I like to move it move it

My dear wifi and I moved house last week (by about 500m) and I just wanted to share some of the experiences we had on our momentous journey.

The beginning: a whole new world/ tenancy agreement

Obviously our new landlord (who is lovely) didn’t just want anyone moving in, so he used a company called Homelet to do our referencing. Homelet is a company which clearly thinks very highly of itself and its bespoke website interface with a special feature that deletes all the information you typed in every 15 seconds.

Now, to be fair, my employment/ income situation is a teeny bit complicated. But surely not so complicated that Homelet required several years of tax returns (typeset, even though handwritten tax returns are completely legal) in order to work out that I don’t earn nearly as much as m’colleague who, er, has a job.

I can only imagine what it was like trying to get referenced in bygone eras:

“And your name?”
“Jason, son of Iolcus!”
“I don’t actually have a regular salary…”
“So how do you propose to pay for the tenancy?”
“I have a golden fleece.”
“I see. And do you have a statement showing its value?”
“Yes, of course. Here you are.”
“No, I’m sorry, this is from the 2017 shearing. We need a statement from the 2018-19 shearing year.”
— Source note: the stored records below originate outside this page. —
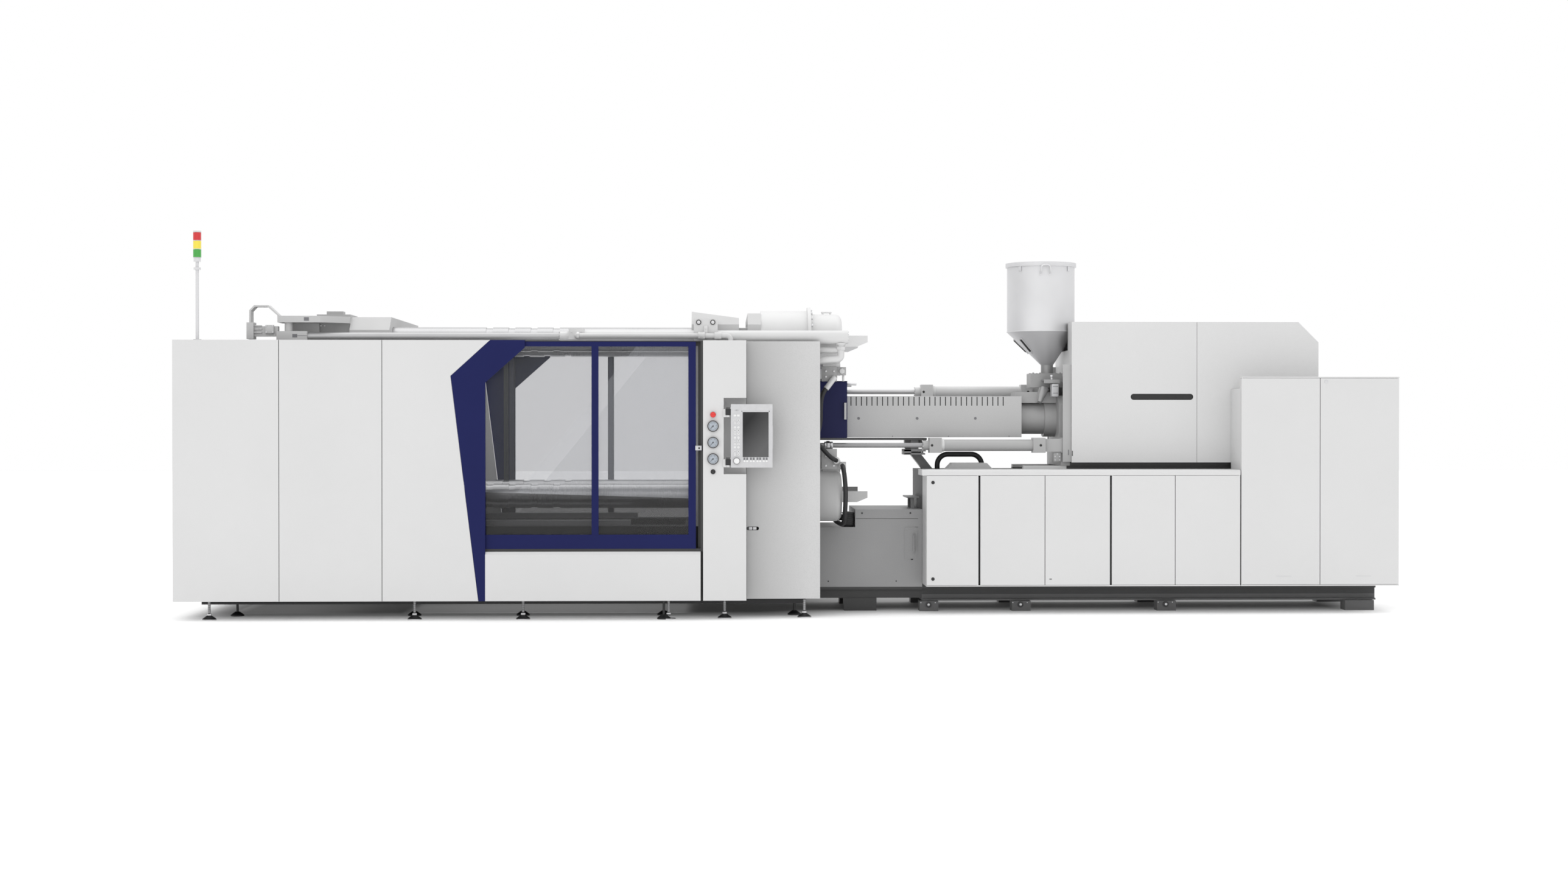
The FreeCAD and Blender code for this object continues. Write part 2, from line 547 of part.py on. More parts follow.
def place(thing, x, y, z, turn=None):
    """Ties an object's place to expressions, after an optional turn."""
    if turn is not None:
        thing.Placement = FreeCAD.Placement(FreeCAD.Vector(), turn)
    for letter, expression in (("x", x), ("y", y), ("z", z)):
        thing.setExpression(f".Placement.Base.{letter}", words(expression))
    return thing


def block(x, y, z):
    """A rectangular block between a pair of sizes along each axis, in either order."""
    solid = doc.addObject("Part::Box", "block")
    for side, (one, other) in (("Length", x), ("Width", y), ("Height", z)):
        solid.setExpression(side, words(f"abs(({other}) - ({one}))"))
    corner = [f"min({one}; {other})" for one, other in (x, y, z)]
    return place(solid, *corner)


def bar(along, ends, centre, radius):
    """A round bar between two sizes along an axis; centre gives the other two places."""
    solid = bind(doc.addObject("Part::Cylinder", "bar"), Radius=radius)
    solid.setExpression("Height", words(f"abs(({ends[1]}) - ({ends[0]}))"))
    start = f"min({ends[0]}; {ends[1]})"
    spots = {"x": (start, *centre), "y": (centre[0], start, centre[1]), "z": (*centre, start)}
    return place(solid, *spots[along], turn=TURNS[along])


def cone(ends, centre, low_radius, high_radius):
    """An upright cone between two heights."""
    solid = doc.addObject("Part::Cone", "cone")
    bind(solid, Radius1=low_radius, Radius2=high_radius, Height=f"({ends[1]}) - ({ends[0]})")
    return place(solid, *centre, ends[0])


def sketch_on(body, plane):
    """An empty sketch on one of a body's own origin planes."""
    sketch = body.newObject("Sketcher::SketchObject", "outline")
    origin_plane = next(item for item in body.Origin.OriginFeatures if item.Role == plane)
    sketch.AttachmentSupport = (origin_plane, [""])
    sketch.MapMode = "FlatFace"
    return sketch


def draw(sketch, corners):
    """A closed outline of straight lines, each corner held by its two distances."""
    spots = [FreeCAD.Vector(amount_of(across), amount_of(up), 0) for across, up in corners]
    count = len(corners)
    for index in range(count):
        sketch.addGeometry(Part.LineSegment(spots[index], spots[(index + 1) % count]), False)
    for index in range(count):
        sketch.addConstraint(Sketcher.Constraint("Coincident", index, 2, (index + 1) % count, 1))
    for index, (across, up) in enumerate(corners):
        for kind, size, now in (("DistanceX", across, spots[index].x), ("DistanceY", up, spots[index].y)):
            rule = sketch.addConstraint(Sketcher.Constraint(kind, -1, 1, index, 1, now))
            sketch.setExpression(f"Constraints[{rule}]", words(size))


def slab(along, corners, ends):
    """A plate of any straight-edged outline, padded along an axis between two sizes."""
    body = doc.addObject("PartDesign::Body", "slab")
    sketch = sketch_on(body, PLANES[along])
    draw(sketch, corners)
    pad = body.newObject("PartDesign::Pad", "pad")
    pad.Profile = sketch
    pad.setExpression("Length", words(f"abs(({ends[1]}) - ({ends[0]}))"))
    start = f"min({ends[0]}; {ends[1]})"
    # A sketch on the XZ plane pads towards -Y, so it starts from the larger of the two.
    spots = {"x": (start, "0", "0"), "y": ("0", f"max({ends[0]}; {ends[1]})", "0"), "z": ("0", "0", start)}
    return place(body, *spots[along])


def turned(along, profile, start, centre):
    """A turned piece: half its section as (distance along the axis, radius), spun round."""
    body = doc.addObject("PartDesign::Body", "turned")
    sketch = sketch_on(body, "XZ_Plane")
    draw(sketch, profile)
    spin = body.newObject("PartDesign::Revolution", "spin")
    spin.Profile = sketch
    spin.ReferenceAxis = (sketch, ["H_Axis"])
    spin.Angle = 360
    turn = {
        "x": FreeCAD.Rotation(),
        "-y": FreeCAD.Rotation(FreeCAD.Vector(0, 0, 1), -90),
        "z": FreeCAD.Rotation(FreeCAD.Vector(0, 1, 0), -90),
    }[along]
    spots = {"x": (start, *centre), "-y": (centre[0], start, centre[1]), "z": (*centre, start)}
    return place(body, *spots[along], turn=turn)


def rounded(solid, radius, chosen):
    """Rounds the edges of a finished solid that the test picks."""
    doc.recompute()
    fillet = doc.addObject("Part::Fillet", "rounded")
    fillet.Base = solid
    size = amount_of(radius)
    edges = [index for index, edge in enumerate(solid.Shape.Edges, start=1) if chosen(edge)]
    fillet.Edges = [(index, size, size) for index in edges]
    return fillet


def cut(base, *tools):
    """A piece with others taken away from it."""
    result = doc.addObject("Part::Cut", "cut")
    result.Base = base
    result.Tool = tools[0] if len(tools) == 1 else join(*tools)
    return result


def join(*pieces):
    """Pieces that are one solid: welded, cast or machined together."""
    result = doc.addObject("Part::MultiFuse", "join")
    result.Shapes = list(pieces)
    return result


def group(*pieces):
    """Like pieces that stay separate solids and share one node."""
    result = doc.addObject("Part::Compound", "group")
    result.Links = list(pieces)
    return result


def mirrored(piece):
    """The same piece on the machine's rear side."""
    result = doc.addObject("Part::Mirroring", "mirrored")
    result.Source = piece
    result.Base = FreeCAD.Vector(0, 0, 0)
    result.Normal = FreeCAD.Vector(0, 1, 0)
    return result


def elbow(centre, bend, radius, turn):
    """A quarter bend of round pipe: untured, it runs from +X to +Y round its centre."""
    solid = bind(doc.addObject("Part::Torus", "elbow"), Radius1=bend, Radius2=radius)
    solid.Angle3 = 90
    return place(solid, *centre, turn=turn)


def node(name, solid):
    """Names a finished piece; its file takes the same name."""
    solid.Label = name
    NODES[name] = solid


def both_sides(piece):
    """A piece on the operator's side and its like on the rear side."""
    return group(piece, mirrored(piece))


# Often used places: the covers' outer face, the planes of the sheet, the frame and the gate.
FACE = ("-cover_half", "-(cover_half - cover_sheet)")
FRAME_Y = ("-(cover_half - tube_set_back)", "-(cover_half - tube_set_back - tube)")
GATE_Y = ("-(cover_half - gate_set_back)", "-(cover_half - gate_set_back - gate_depth)")
LOWER_TUBE = ("cover_low + cover_sheet", "cover_low + cover_sheet + tube")
UPPER_TUBE = ("cover_high - cover_sheet - tube", "cover_high - cover_sheet")
BARS = [(y, z) for y in ("-tie_half_y", "tie_half_y") for z in
        ("axis_height - tie_half_z", "axis_height + tie_half_z")]

# --- Sheet-metal covers -----------------------------------------------------------------------


def lips(left, right, low_left, low_right):
    """The folded lips at the top and bottom edge of a cover."""
    top = block((left, right), ("-cover_half", "-(cover_half - cover_lip)"),
                ("cover_high - cover_sheet", "cover_high"))
    low = block((low_left, low_right), ("-cover_half", "-(cover_half - tube_set_back)"),
                ("cover_low", "cover_low + cover_sheet"))
    return top, low


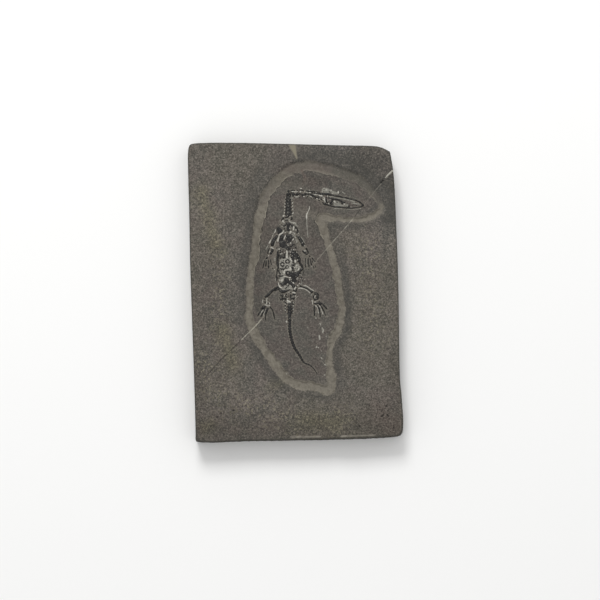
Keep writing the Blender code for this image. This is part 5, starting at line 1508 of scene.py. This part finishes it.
# Bars across the first vertebrae of the tail: heights at the left and the right end
TAIL_BASE += [[(-8.5, at_left, 0.8), (-1.7, at_right, 0.8)]
              for at_left, at_right in ((-9.5, -9.1), (-12.4, -12), (-14.9, -14.6), (-17.8, -17.4))]
TAIL_CALCITE = [
    [(-6.6, -6.3, 1.1), (-6.2, -7.6, 2.1), (-4.7, -8.1, 1.9), (-3.7, -8.5, 1.2)],
    [(-6.9, -9, 1.1), (-5.6, -8.8, 1.2)],
    [(-5.7, -0.3, 1.5), (-4.7, 0, 1)],
    [(-2.7, -0.2, 1.2), (-0.7, -0.7, 1.2), (0.6, -0.8, 0.9)],
    [(-2.1, -3.2, 1.3), (-1.4, -3.2, 1.1)],
    [(-10.5, -6.6, 1.6), (-10, -6.8, 1.3)],
    [(-8.4, -9.9, 1.2), (-7.6, -10.1, 1.1)],
    [(-8.4, -12.4, 1.3), (-7.6, -12.9, 1.5)],
    [(-7.9, -15, 1.3)],
    [(-7.6, -17.8, 1.2)],
    [(-7.6, -23.8, 1.2), (-6.7, -25.5, 1.3)],
    [(-2.5, -23.2, 1.3), (-2.3, -23.7, 1.3)],
]
# Calcite at the right ends of those bars
TAIL_CALCITE += [[(-2.2, at_left, 0.8), (-1.1, at_right, 0.8)]
                 for at_left, at_right in ((-8.8, -8.5), (-11.5, -11.3), (-14.3, -14), (-16.8, -16.5))]
TAIL_MARL = [
    [(-7.6, -20.2, 0.9)],
    [(-7.1, -27.8, 0.9)],
    [(-6.7, -29.9, 0.8)],
    [(-6.1, -33.2, 0.7)],
    [(-5.4, -36.9, 0.7)],
    [(-7.2, -3.3, 0.8)],
    [(-6.6, -0.3, 0.9)],
    [(-1.7, -9.2, 0.7)],
]
TAIL_TOPS = [
    [(-4.7, -11, 1), (-4.6, -11.6, 1)],
    [(-4.6, -16.3, 0.9)],
    [(-4.4, -21.9, 1)],
]
TAIL_LINE = [(-4.8, -9.4, 2.8), (-4.7, -11.4, 3.8), (-4.6, -17.0, 3.7), (-4.6, -20.0, 3.3),
             (-4.6, -26.0, 3.2), (-4.4, -32.0, 3.2), (-3.0, -39.0, 3.1), (-1.0, -45.2, 3.0),
             (1.3, -49.0, 2.8), (4.0, -53.1, 2.4), (6.1, -56.9, 2.0), (8.0, -59.0, 1.7),
             (10.8, -60.0, 1.5), (13.3, -61.4, 1.3), (15.6, -63.9, 1.1), (17.5, -66.8, 0.9)]
CORE_SHARE = 0.62
HIP_AREA = [(-13.0, -1.0), (-9.0, -2.0), (0.0, -1.0), (2.0, -4.0), (0.0, -9.0), (-5.0, -11.0), (-12.0, -7.0)]
tail_core = [(x, y, CORE_SHARE * width) for x, y, width in TAIL_LINE]
bone_piece("tail_bones", [sunk_lines(TAIL_BASE, 0.4), sunk_lines([tail_core], 0.2),
                          sunk_lines(splinters(HIP_AREA, 26, 2.0, seed=76), 0.4),
                          vertebra_row(TAIL_LINE, length=2.3, tall=0.26)], "tail_vertebrae")
infill_piece("tail_infill", (1.0, sunk_lines(TAIL_CALCITE, 0.25, raised=0.1)),
             (0.4, sunk_lines(TAIL_MARL, 0.2)),
             (0.6, sunk_lines(splinters(HIP_AREA, 22, 1.7, seed=77), 0.25)),
             (0.1, sunk_lines(TAIL_TOPS, 0.1, raised=0.45)))

# Calcite: a thin upright vein by the neck, small white flecks on the bed, and a pale ridge where the
# healed crack meets the upper right corner. They grew in the stone and are almost flush with it.
VEIN_TOP = [
    [(11.8, 71.7, 0.6), (11.7, 69.5, 0.7), (11.1, 68.1, 0.7), (10.3, 66.2, 0.8), (9.5, 64.6, 1.2),
     (9.5, 62.7, 1.2), (9.6, 60.9, 0.8)],
]
VEIN_FOOT = [
    [(9.6, 60.9, 0.7), (9.7, 58.3, 0.6), (9.8, 55.8, 0.7), (10, 52.3, 0.6), (10.3, 49.3, 0.6),
     (10.7, 45.3, 0.5)],
]
FLECKS = [
    [(20.4, -25.6, 1), (21.3, -27.7, 0.9)],
    [(22, -29.4, 0.9), (23.3, -31.7, 1.3), (22.5, -34, 1.5)],
    [(20, -35.7, 1.3), (20.3, -38.2, 1.6), (20.5, -39.8, 1.1)],
    [(18.2, -45.2, 1.6), (17.2, -46.3, 1.3)],
    [(18.7, -46.3, 1.1), (19.8, -46, 0.9)],
    [(21.2, -53.9, 0.9), (22.5, -55.9, 1.1)],
    [(24.2, -59.8, 1.1), (25.8, -61, 0.9)],
    [(25.3, -37, 0.9), (26.1, -36.4, 0.9)],
    [(21.8, -49, 0.9)],
    [(5.4, -61.4, 0.7)],
    [(-7.1, -67.9, 1)],
    [(23.8, -69.2, 1.6), (25, -68.6, 1.3)],
    [(29.1, -30.7, 0.9)],
    [(13.9, -40.7, 0.8)],
    [(10.4, -29.5, 0.8)],
    [(4.7, -17.1, 0.8)],
    [(-11.9, -15.1, 1.1)],
    [(-10.2, -28.6, 0.9)],
    [(-9.4, -49.5, 0.8)],
]
EDGE_RIDGE = [
    [(81.4, 101.5, 1.7), (79.3, 99.6, 1.7), (76.9, 97.3, 1.3), (74.9, 95.1, 0.8)],
]
infill_piece("calcite_flecks", (1.0, sunk_lines(VEIN_TOP, 0.12)), (0.35, sunk_lines(VEIN_FOOT, 0.12)),
             (0.55, sunk_lines(FLECKS, 0.12)), (0.9, sunk_lines(EDGE_RIDGE, 0.35)))

# Beside the bones the stone was scraped once more with a fine needle, so a thin pale margin runs
# round them. The slab carries it as one more value, found from the lines of the bones.
MARGIN = 0.9
MARGIN_STRENGTH = 0.45
MARGIN_START = 0.2
BONE_LINES = (JAW + NECK_FRONT + NECK_JOINTS + COLLAR + RIGHT_SCAPULA
              + LEFT_HUMERUS + LEFT_RADIUS + LEFT_ULNA + RIGHT_HUMERUS + RIGHT_RADIUS + RIGHT_ULNA
              + LEFT_RIBS + RIGHT_RIBS + PELVIS + LEFT_FEMUR + RIGHT_FEMUR + LEFT_TIBIA + LEFT_FIBULA
              + RIGHT_TIBIA + RIGHT_FIBULA + LEFT_FOOT + RIGHT_FOOT + LEFT_HAND + RIGHT_HAND
              + [TAIL_LINE] + TAIL_BASE)
body = (np.abs(face_x - 10) < 50) & (np.abs(face_y - 10) < 82)
beside = np.full(body.sum(), 9.0)
for line in BONE_LINES:
    if len(line) > 1:
        gap, width, _, _ = to_line(face_x[body], face_y[body], np.array(line))
        beside = np.minimum(beside, gap - 0.5 * width)
pale_margin = MARGIN_STRENGTH * (1 - ease((beside - MARGIN_START) / MARGIN))
margin = np.zeros(len(face_x))
margin[body] = pale_margin * (0.7 + 0.3 * ripple(face_x, face_y, 2.0, 51)[body])
carry(slab.data, "by_bone", margin)

# The floor: a wide pale sheet of matt paper under the slab, as in a studio. It is stage only.
# The air round it is white, so the shadows stay soft.
FLOOR_REACH = 6.0
floor_material = bpy.data.materials.new("pale_matt_paper")
floor_material.use_nodes = True
fill(floor_material.node_tree, floor_material.node_tree.nodes["Principled BSDF"],
     {"Base Color": "F2F2F1", "Roughness": 0.9})
floor_mesh = bpy.data.meshes.new("floor")
corners = [(-FLOOR_REACH, -FLOOR_REACH, 0), (FLOOR_REACH, -FLOOR_REACH, 0),
           (FLOOR_REACH, FLOOR_REACH, 0), (-FLOOR_REACH, FLOOR_REACH, 0)]
floor_mesh.from_pydata(corners, [], [(0, 1, 2, 3)])
floor_mesh.materials.append(floor_material)
floor = bpy.data.objects.new("floor", floor_mesh)
bpy.context.scene.collection.objects.link(floor)

world = bpy.data.worlds.new("pale_studio")
world.use_nodes = True
fill(world.node_tree, world.node_tree.nodes["Background"], {"Color": "FFFFFF", "Strength": 0.72})
bpy.context.scene.world = world

# The light: one large soft lamp beyond the far edge, a little to the left, at the height of a window.
# It is a square sheet of light, so each small rise casts a soft short shadow towards the near edge.
LIGHT_SIZE = 1.0
LIGHT_POWER = 40
LIGHT_DISTANCE = 2.6
LIGHT_AZIMUTH = math.radians(-12)
LIGHT_ELEVATION = math.radians(42)
lamp = bpy.data.lights.new("window_light", "AREA")
lamp.energy = LIGHT_POWER
lamp.size = LIGHT_SIZE
window_light = bpy.data.objects.new("window_light", lamp)
towards_light = Vector((math.sin(LIGHT_AZIMUTH) * math.cos(LIGHT_ELEVATION),
                        math.cos(LIGHT_AZIMUTH) * math.cos(LIGHT_ELEVATION), math.sin(LIGHT_ELEVATION)))
window_light.location = towards_light * LIGHT_DISTANCE
window_light.rotation_euler = (-window_light.location).to_track_quat("-Z", "Y").to_euler()
bpy.context.scene.collection.objects.link(window_light)

# The camera looks down at the slab from 4 degrees towards the near edge, as the photographer did.
# The photograph's width and the point at its middle set the lens and the place.
PHOTO_MIDDLE = Vector((4.0, -6.6, 18.0)) * MM
PHOTO_WIDTH = 0.498
CAMERA_DISTANCE = 2.4
CAMERA_TILT = math.radians(4.0)
lens = bpy.data.cameras.new("camera")
lens.sensor_width = 36.0
lens.lens = lens.sensor_width * CAMERA_DISTANCE / PHOTO_WIDTH
lens.clip_end = 50.0
camera = bpy.data.objects.new("camera", lens)
towards_camera = Vector((0, -math.sin(CAMERA_TILT), math.cos(CAMERA_TILT)))
camera.location = PHOTO_MIDDLE + towards_camera * CAMERA_DISTANCE
camera.rotation_euler = (CAMERA_TILT, 0.0, 0.0)
bpy.context.scene.collection.objects.link(camera)
bpy.context.scene.camera = camera
bpy.context.scene.view_settings.view_transform = "Standard"
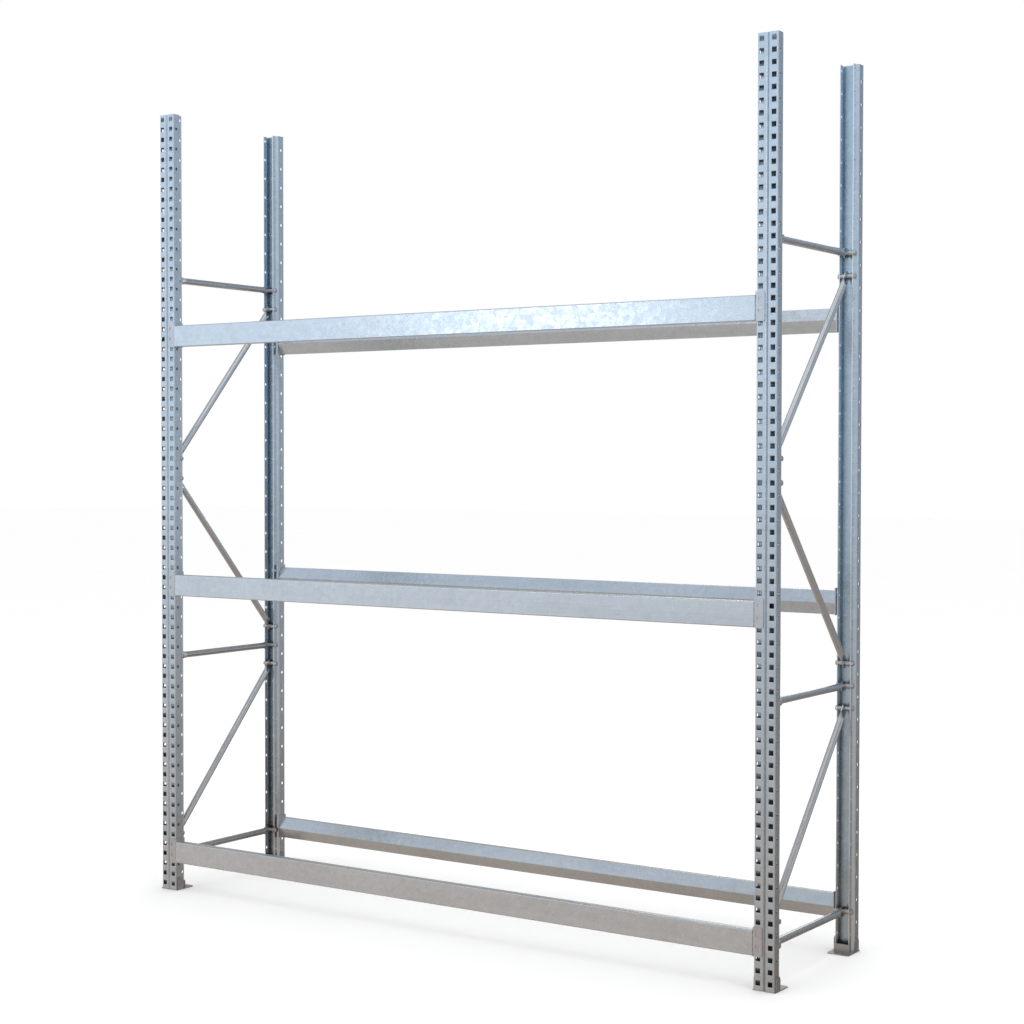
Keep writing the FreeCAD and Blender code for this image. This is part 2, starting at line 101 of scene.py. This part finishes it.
def make_mesh(name, points, faces, smooth_angle=35):
    """A mesh object whose faces are smooth up to an angle in degrees."""
    mesh = bpy.data.meshes.new(name)
    mesh.from_pydata([tuple(point) for point in points], [], faces)
    mesh.validate()
    mesh.polygons.foreach_set("use_smooth", [True] * len(mesh.polygons))
    mesh.update()
    mesh.set_sharp_from_angle(angle=math.radians(smooth_angle))
    return link(bpy.data.objects.new(name, mesh))


def paint(obj, material):
    obj.data.materials.clear()
    obj.data.materials.append(material)


def stacked_boxes(node):
    """The boxes of a CAD node's solids, told apart by the gaps between them along Z."""
    corners = [vertex.co.copy() for vertex in NODES[node].data.vertices]
    corners.sort(key=lambda corner: corner.z)
    groups = [[corners[0]]]
    for corner in corners[1:]:
        if corner.z - groups[-1][-1].z > SOLID_GAP:
            groups.append([])
        groups[-1].append(corner)
    boxes = []
    for group in groups:
        low = Vector([min(corner[i] for corner in group) for i in range(3)])
        high = Vector([max(corner[i] for corner in group) for i in range(3)])
        boxes.append((low, high))
    return boxes


# ---- node helpers for materials ----

def add_node(tree, kind, settings=None, inputs=None):
    """A shader node with its settings and its inputs, each a value or another node's output."""
    made = tree.nodes.new(kind)
    for name, value in (settings or {}).items():
        setattr(made, name, value)
    for name, value in (inputs or {}).items():
        if isinstance(value, bpy.types.NodeSocket):
            tree.links.new(value, made.inputs[name])
        else:
            made.inputs[name].default_value = value
    return made


def maths(tree, operation, first, second=0.0, third=0.0, clamp=False):
    settings = {"operation": operation, "use_clamp": clamp}
    return add_node(tree, "ShaderNodeMath", settings, {0: first, 1: second, 2: third}).outputs[0]


def times(tree, first, *others):
    """The product of two or more values."""
    for other in others:
        first = maths(tree, "MULTIPLY", first, other)
    return first


def vector_maths(tree, operation, first, second):
    settings = {"operation": operation}
    return add_node(tree, "ShaderNodeVectorMath", settings, {0: first, 1: second}).outputs[0]


def scaled(tree, vector, factors):
    return vector_maths(tree, "MULTIPLY", vector, factors)


def offset_by_colour(tree, colour, factor):
    """A random colour as a vector centred on zero, times a factor."""
    return scaled(tree, vector_maths(tree, "SUBTRACT", colour, (0.5, 0.5, 0.5)), (factor,) * 3)


def noise(tree, vector, scale, detail=2.0, roughness=0.5, output="Fac"):
    made = add_node(tree, "ShaderNodeTexNoise", {}, {
        "Vector": vector, "Scale": scale, "Detail": detail, "Roughness": roughness})
    return made.outputs[output]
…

And now for the magnificent ending: the removal men

Things got off to a promising start when the lead removal man arrived to announce, “Honestly, we’re so busy a the moment we could have done without you. But we like to honour our bookings.”

Well bully for you!

It turns out they actually struggle to honour their bookings: “Seriously, we’ve had to hire in another motor for you. But we did it because you were booked in.” Again, this kind of just seems like a bare basic of running a business (if someone pays you to turn up with a lorry, you turn up with a lorry) rather than something deserving a pat on the head, although admittedly when one of the chaps told me that they don’t like carrying heavy things up and down stairs, I did feel a bit bad for putting them to all this trouble.

Then they asked me what I did. Turns out that meeting a trainee rabbi was the highlight of their day:

“Last week I moved a Jewish couple in all the full garb [gestures vaguely at face], you know what I mean. Lovely people. [hastily] Not that they shouldn’t have been! Just first time I ever moved any in the garb.”


“So what’s all that about with the meat and the milk then?”


“Yeah, they really were lovely. The guy went out and bought us all Cokes.” (No subtext to this remark at all of course.)

And then, rather unfortunately:

“At the end of the job I went to shake her hand and she said, ‘I don’t shake hands.’ So I said, ‘How about a cuddle?’ and she ran off.”